### Stated task
Write out the listing in full, matching it word for word.

──────────

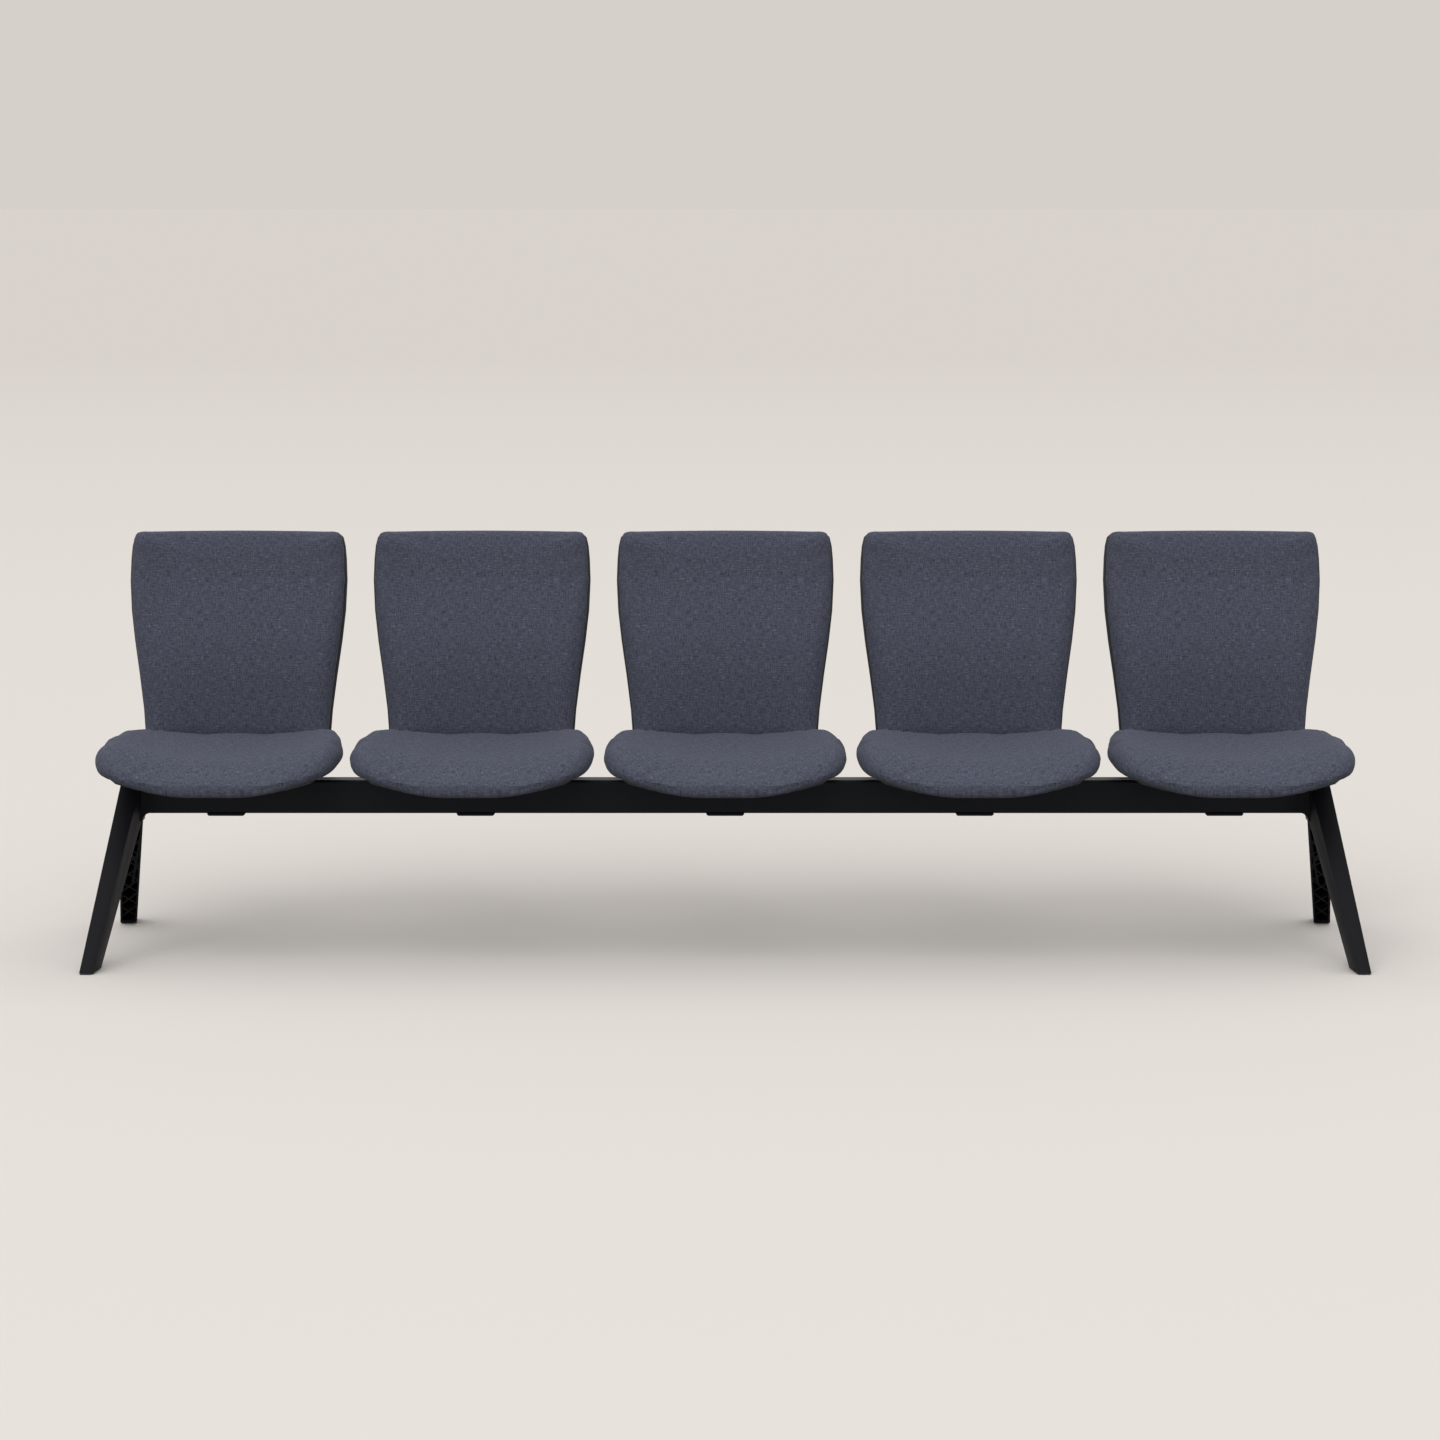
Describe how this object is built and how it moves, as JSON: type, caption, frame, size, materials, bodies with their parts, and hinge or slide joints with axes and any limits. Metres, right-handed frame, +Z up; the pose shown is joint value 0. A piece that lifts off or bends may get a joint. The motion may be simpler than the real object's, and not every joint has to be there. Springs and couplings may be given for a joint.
{
  "type": "beam seating",
  "caption": "Beam seating for waiting areas: a steel beam on cast inverted-V legs carries a row of separate upholstered seats and leaning backs.",
  "frame": {"origin": "on the floor, under the middle of the beam", "axes": "+X along the beam, to the right of someone who looks at the seats; -Y is the way a sitter faces; +Z up"},
  "size_m": [2.6152, 0.5876, 0.8449],
  "materials": {
    "beam_steel": "fine matt black powder coat",
    "cast_frame": "fine matt black powder coat on a casting",
    "plate_steel": "fine matt black powder coat",
    "seat_fabric": "bluish charcoal woven melange",
    "back_fabric": "bluish charcoal woven melange",
    "black_plastic": "fine-textured black polypropylene",
    "glide_plastic": "black polyamide",
    "black_fasteners": "black oxide"
  },
  "bodies": {
    "root": {"beam": "beam_steel", "leg_left": "cast_frame", "leg_right": "cast_frame", "seat_carrier_1": "cast_frame", "seat_carrier_2": "cast_frame", "seat_carrier_3": "cast_frame", "seat_carrier_4": "cast_frame", "seat_carrier_5": "cast_frame", "clamp_plate_1": "plate_steel", "clamp_plate_2": "plate_steel", "clamp_plate_3": "plate_steel", "clamp_plate_4": "plate_steel", "clamp_plate_5": "plate_steel", "back_upright_1": "plate_steel", "back_upright_2": "plate_steel", "back_upright_3": "plate_steel", "back_upright_4": "plate_steel", "back_upright_5": "plate_steel", "seat_cushion_1": "seat_fabric", "seat_cushion_2": "seat_fabric", "seat_cushion_3": "seat_fabric", "seat_cushion_4": "seat_fabric", "seat_cushion_5": "seat_fabric", "back_cushion_1": "back_fabric", "back_cushion_2": "back_fabric", "back_cushion_3": "back_fabric", "back_cushion_4": "back_fabric", "back_cushion_5": "back_fabric", "seat_pan_1": "black_plastic", "seat_pan_2": "black_plastic", "seat_pan_3": "black_plastic", "seat_pan_4": "black_plastic", "seat_pan_5": "black_plastic", "back_shell_1": "black_plastic", "back_shell_2": "black_plastic", "back_shell_3": "black_plastic", "back_shell_4": "black_plastic", "back_shell_5": "black_plastic", "glide_front_left": "glide_plastic", "glide_rear_left": "glide_plastic", "glide_front_right": "glide_plastic", "glide_rear_right": "glide_plastic", "clamp_bolts": "black_fasteners", "clamp_nuts": "black_fasteners", "upright_bolts": "black_fasteners", "upright_nuts": "black_fasteners", "leg_bolts": "black_fasteners"}
  },
  "joints": []
}
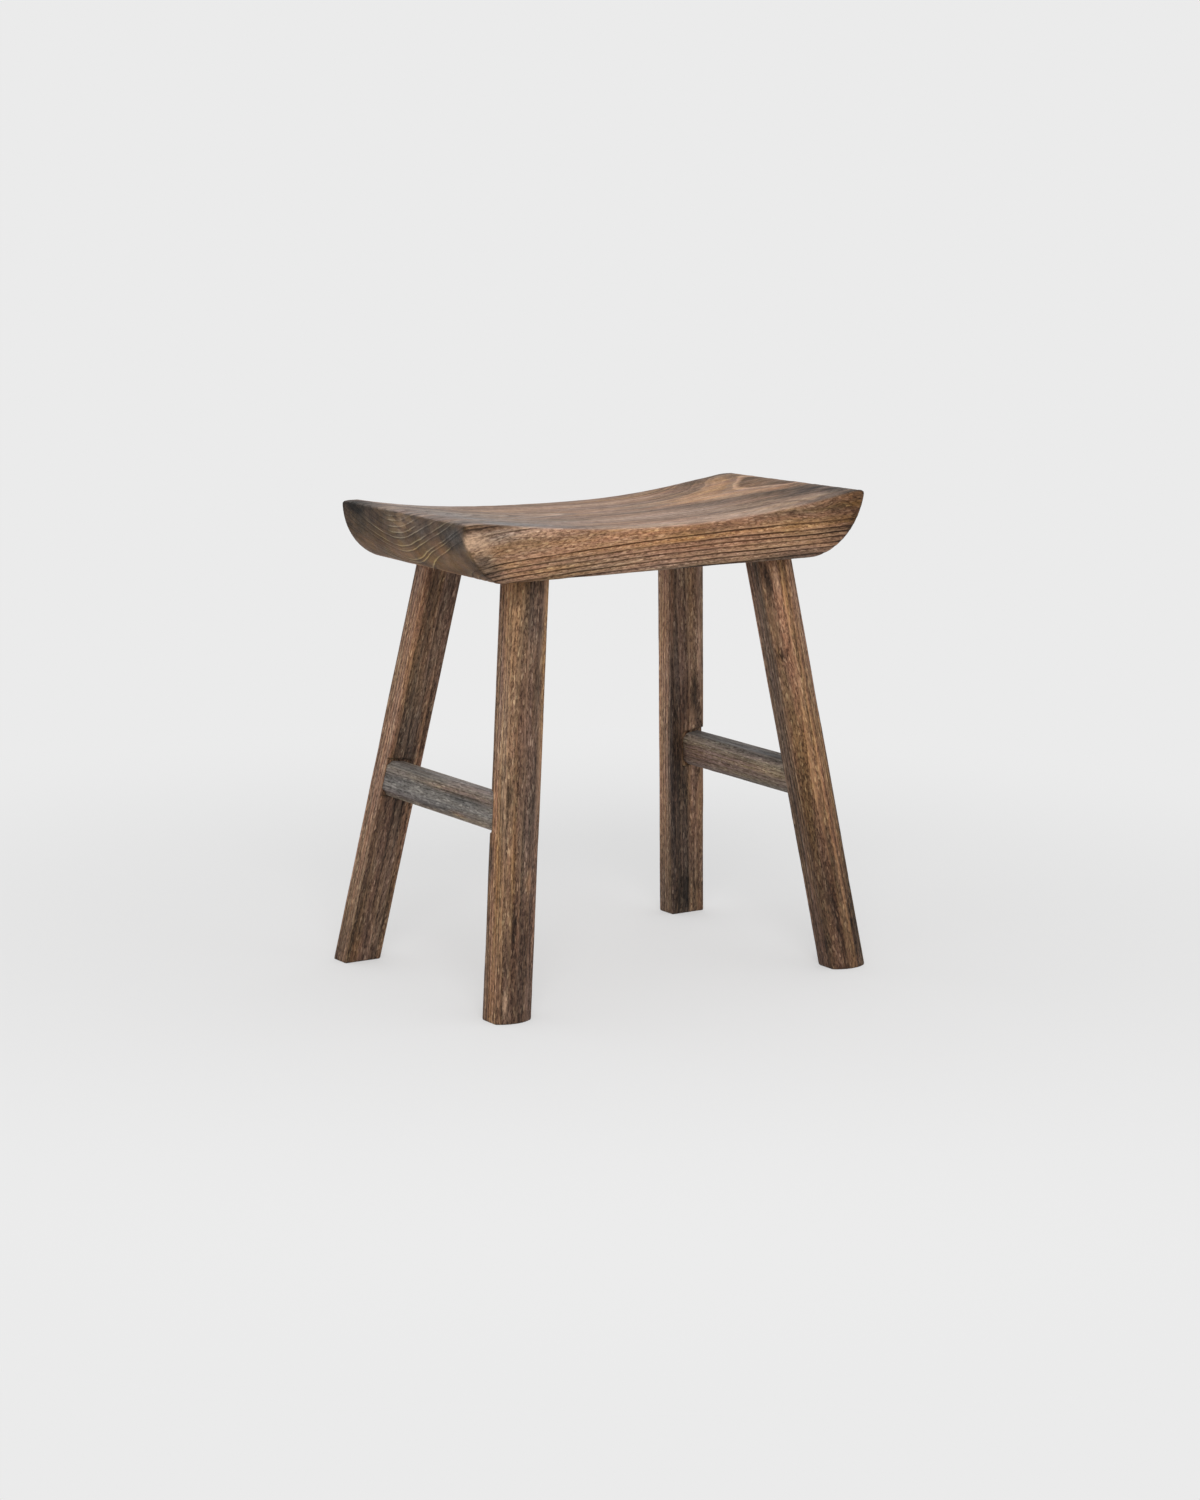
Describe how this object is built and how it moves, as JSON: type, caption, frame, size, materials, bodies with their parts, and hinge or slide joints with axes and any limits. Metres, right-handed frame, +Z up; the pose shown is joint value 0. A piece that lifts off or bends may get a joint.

──────────

### Correct response
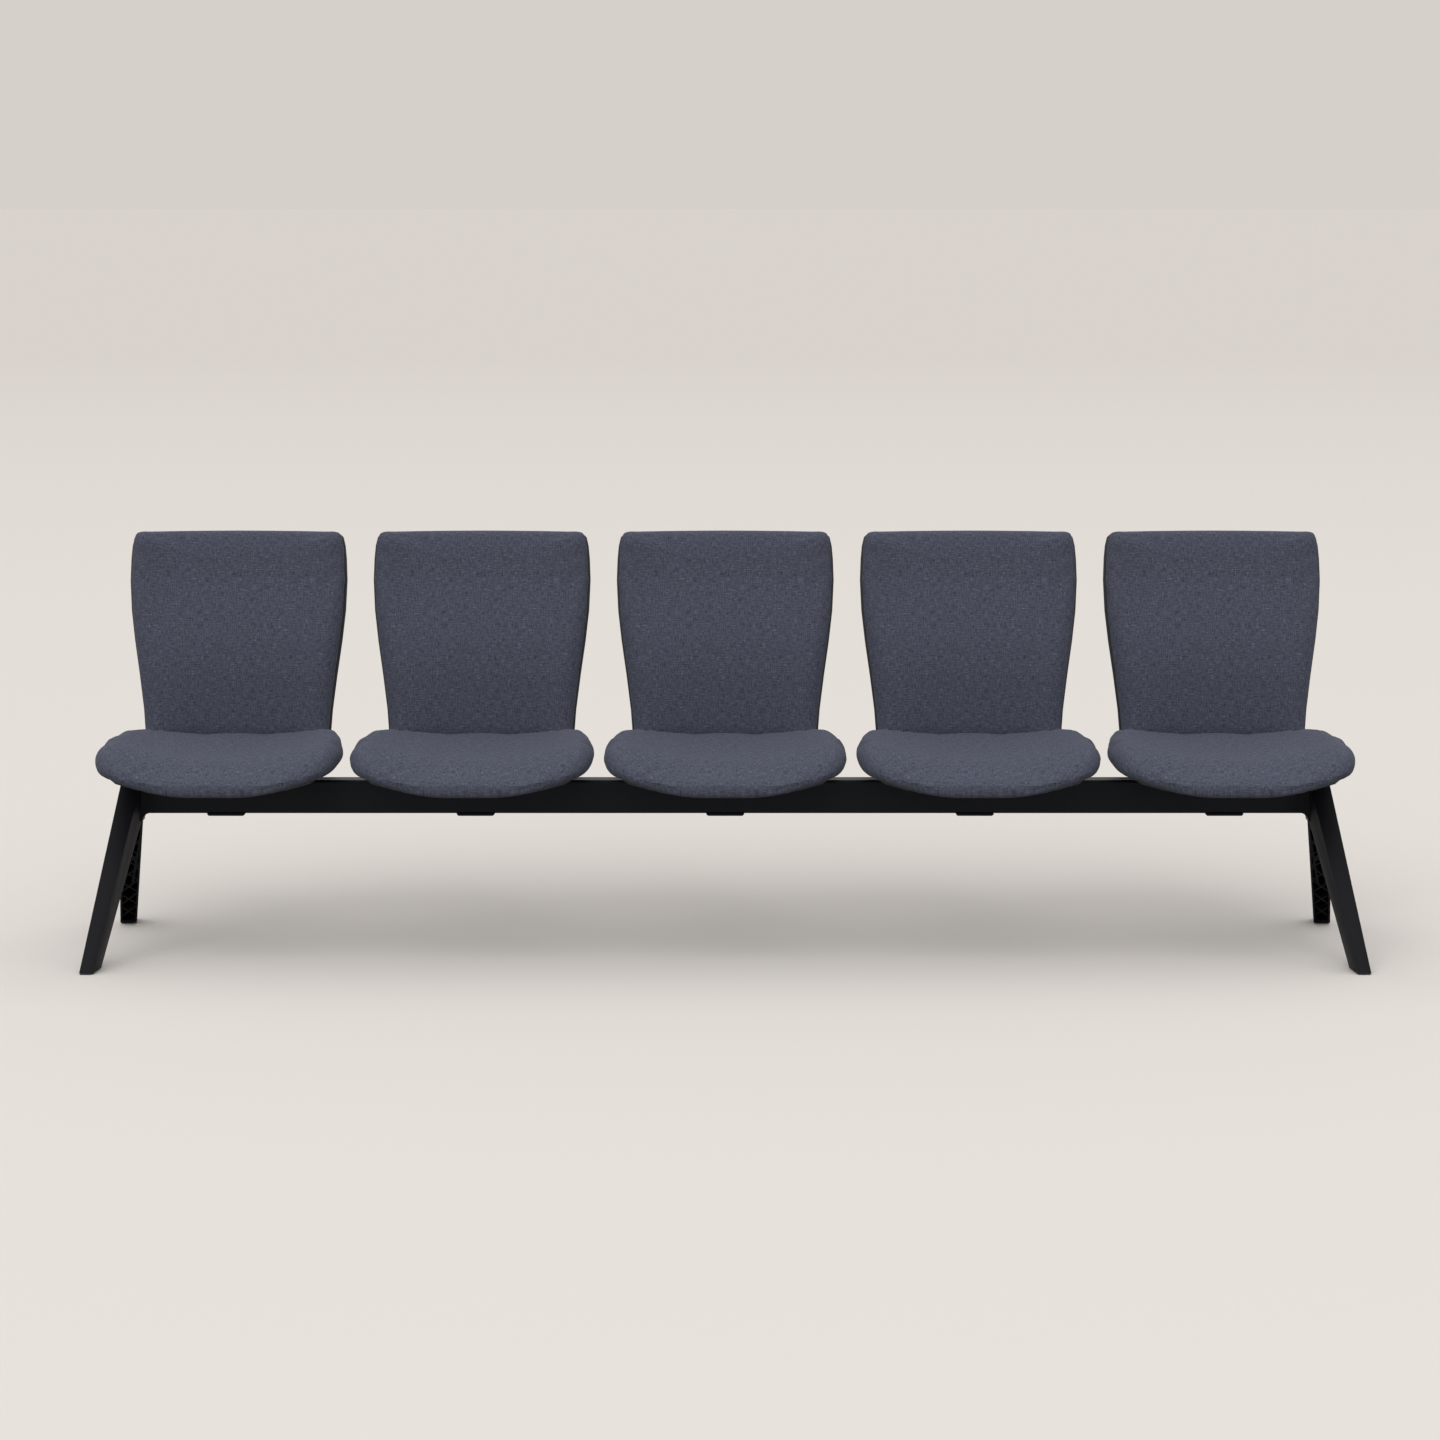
Describe how this object is built and how it moves, as JSON: type, caption, frame, size, materials, bodies with their parts, and hinge or slide joints with axes and any limits. Metres, right-handed frame, +Z up; the pose shown is joint value 0. A piece that lifts off or bends may get a joint. The motion may be simpler than the real object's, and not every joint has to be there. Springs and couplings may be given for a joint.
{
  "type": "beam seating",
  "caption": "Beam seating for waiting areas: a steel beam on cast inverted-V legs carries a row of separate upholstered seats and leaning backs.",
  "frame": {"origin": "on the floor, under the middle of the beam", "axes": "+X along the beam, to the right of someone who looks at the seats; -Y is the way a sitter faces; +Z up"},
  "size_m": [2.6152, 0.5876, 0.8449],
  "materials": {
    "beam_steel": "fine matt black powder coat",
    "cast_frame": "fine matt black powder coat on a casting",
    "plate_steel": "fine matt black powder coat",
    "seat_fabric": "bluish charcoal woven melange",
    "back_fabric": "bluish charcoal woven melange",
    "black_plastic": "fine-textured black polypropylene",
    "glide_plastic": "black polyamide",
    "black_fasteners": "black oxide"
  },
  "bodies": {
    "root": {"beam": "beam_steel", "leg_left": "cast_frame", "leg_right": "cast_frame", "seat_carrier_1": "cast_frame", "seat_carrier_2": "cast_frame", "seat_carrier_3": "cast_frame", "seat_carrier_4": "cast_frame", "seat_carrier_5": "cast_frame", "clamp_plate_1": "plate_steel", "clamp_plate_2": "plate_steel", "clamp_plate_3": "plate_steel", "clamp_plate_4": "plate_steel", "clamp_plate_5": "plate_steel", "back_upright_1": "plate_steel", "back_upright_2": "plate_steel", "back_upright_3": "plate_steel", "back_upright_4": "plate_steel", "back_upright_5": "plate_steel", "seat_cushion_1": "seat_fabric", "seat_cushion_2": "seat_fabric", "seat_cushion_3": "seat_fabric", "seat_cushion_4": "seat_fabric", "seat_cushion_5": "seat_fabric", "back_cushion_1": "back_fabric", "back_cushion_2": "back_fabric", "back_cushion_3": "back_fabric", "back_cushion_4": "back_fabric", "back_cushion_5": "back_fabric", "seat_pan_1": "black_plastic", "seat_pan_2": "black_plastic", "seat_pan_3": "black_plastic", "seat_pan_4": "black_plastic", "seat_pan_5": "black_plastic", "back_shell_1": "black_plastic", "back_shell_2": "black_plastic", "back_shell_3": "black_plastic", "back_shell_4": "black_plastic", "back_shell_5": "black_plastic", "glide_front_left": "glide_plastic", "glide_rear_left": "glide_plastic", "glide_front_right": "glide_plastic", "glide_rear_right": "glide_plastic", "clamp_bolts": "black_fasteners", "clamp_nuts": "black_fasteners", "upright_bolts": "black_fasteners", "upright_nuts": "black_fasteners", "leg_bolts": "black_fasteners"}
  },
  "joints": []
}
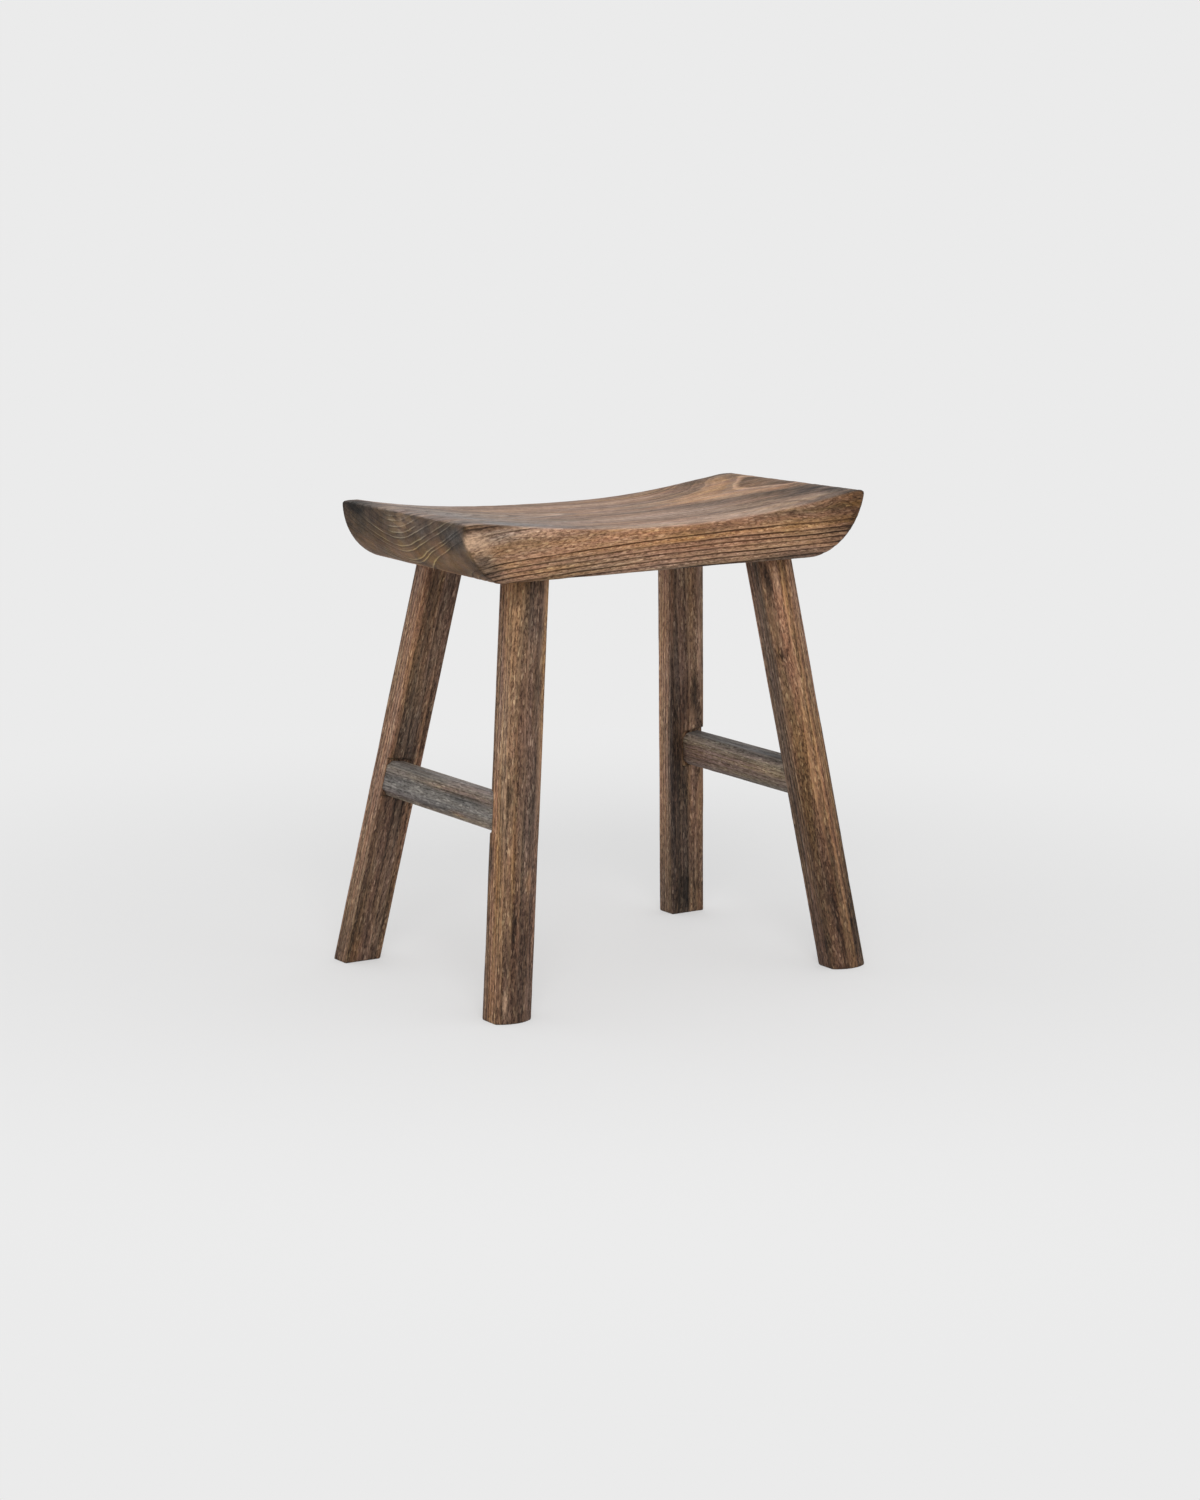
Describe how this object is built and how it moves, as JSON: type, caption, frame, size, materials, bodies with their parts, and hinge or slide joints with axes and any limits. Metres, right-handed frame, +Z up; the pose shown is joint value 0. A piece that lifts off or bends may get a joint.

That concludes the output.